Wirtschaftlich benachteiligt durch die EU-Subventionszahlungen sind dagegen Bauern und Agrarbetriebe in Entwicklungsländern wie Afrika oder auch Brasilien. Zwar werden direkte Export-Agrarsubventionen seit einer Selbstverpflichtung der Mitgliedsstaaten im Jahr 2005 in der EU zum Schutz der lokalen Märkte in diesen Drittstaaten nicht mehr gezahlt. Dennoch steigt der Anteil der EU-Agraraußenexporte laut dem EU-Statistikamt Eurostat seit 2004 kontinuierlich an.
Der Grund: Die EU-Exporteure unterbieten mit günstigeren Preisen lokale Anbieter. Beispielhaft betrugen die EU-Exporte nach Westafrika für Geflügelfleisch im Jahr 2015 rund 274.000 Tonnen, darunter 10.00 Tonnen aus Deutschland (rund zwei Prozent der gesamten deutschen Geflügelfleischexporte). Zwei Jahre zuvor lag der Export bei 261.000 Tonnen Geflügelfleisch, wovon 15.000 Tonnen aus Deutschland kamen. Ins westafrikanische Ghana exportierte Deutschland 2013 5.000 Tonnen und 2015 4.000 Tonnen Geflügelfleisch. Insgesamt importierte Ghana im Jahr 2013 rund 170.600 Tonnen Geflügelfleisch und produzierte aufgrund Futtermittelknappheit und gestiegener Produktionskosten/Wettbewerbsnachteile nur 51.000 Tonnen Fleisch selbst.

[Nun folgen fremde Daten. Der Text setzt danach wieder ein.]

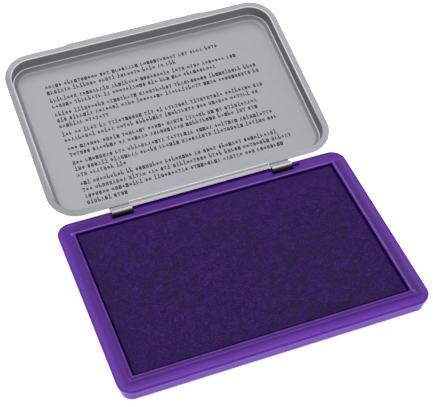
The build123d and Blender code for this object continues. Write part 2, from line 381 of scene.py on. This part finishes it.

Insgesamt beliefen sich die EU-Agrarexporte, ohne Fisch und Fischereierzeugnisse, an Drittstaaten auf 123,2 Milliarden Euro. Dem gegenüber importierte die EU Waren im Wert von 114,1 Milliarden Euro. Exportbestseller waren Milcherzeugnisse sowie Schlachtnebenerzeugnisse und Fleischwaren von Rind, Schwein und Geflügel. Im weltweiten Vergleich gilt Deutschland hinter den USA und den Niederlanden als drittgrößter Nettoexporteur für Agrarprodukte.
Doch nicht nur subventionierte Agrarexporte aus der EU bedrohen die Bauern in Entwicklungsländern. Im weltweiten Vergleich liefern sich insbesondere die USA und Russland einen Wettstreit um die Ausfuhrmengen von Getreide in Drittstaaten. Anderes gilt bei den Subventionen: Während sie in der US-amerikanischen Agrarpolitik Donald Trumps bis 2027 um insgesamt 42 Milliarden Euro zurückgefahren werden sollen, will Russland seine in Folge der Importembargopolitik brachliegende Landwirtschaft mit staatlichen Zuschüssen und Privatisierungen beleben. Im Jahr 2017 beliefen sich die Zuschüsse auf 3,6 Milliarden Euro.